09/11/2023 - #Bmw , #Toyota
Kintsugi Jidōsha
Par Jean-Philippe Thery
Aujourd’hui, j’ai du bol en me promenant dans les rues de Tokyo. Mais pas n’importe lequel…
Au huitième, mon choix était fait.
Quelques minutes auparavant, j’étais encore dans les rues de Yanaka, en quête des traditionnelles maisons en bois qui font la réputation du quartier. Mais il a suffit que je tourne le dos pour que ma chère et tendre franchisse sans crier gare le seuil d’une petite boutique enchâssée entre deux immeubles. Avant que je puisse donner le moindre avis, elle s’était déjà renseignée sur la "Japanese Tea Ceremony Style" pancartée sur la façade. Et comme j’ai toujours le dernier mot ("oui Madame"), c’est comme ça qu’après avoir grimpé l’étroit escalier menant à l’étage, je me suis retrouvé à choisir le bol dans lequel j’allais déguster le Matcha.

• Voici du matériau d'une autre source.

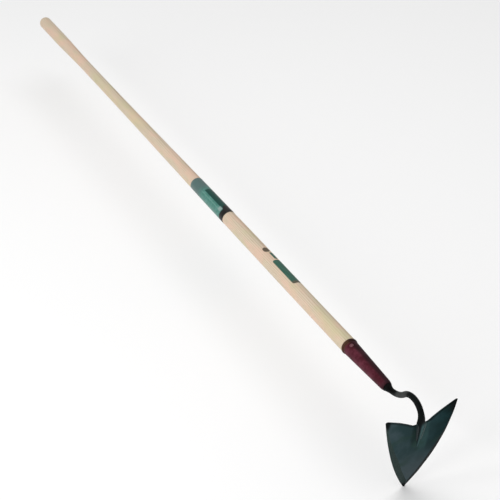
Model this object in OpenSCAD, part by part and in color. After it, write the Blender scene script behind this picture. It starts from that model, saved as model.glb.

Avant d’ouvrir sa maison aux visiteurs de passage, Okubo-san était antiquaire. Et c’est parce qu’il regrettait de voir les bols de sa précieuse collection prendre la poussière sur une étagère, qu’il s’est résolu à les remettre en service en proposant à de parfaits inconnus de s’initier au breuvage vert. Une jolie preuve de confiance qui m’a permis de prendre en main et porter aux lèvres un Chawan -c’est ainsi qu’on les désigne- de la période Edo. Avec tous les égard dus à un objet nous étant parvenu après un voyage de 150 ans, pas tant pour les plusieurs milliers de dollar qu’il représente (quoique), mais surtout parce les créations du céramiste Eiraku Zengoro Wazen (1823-1896) fréquentent habituellement les vitrines protégées des musées.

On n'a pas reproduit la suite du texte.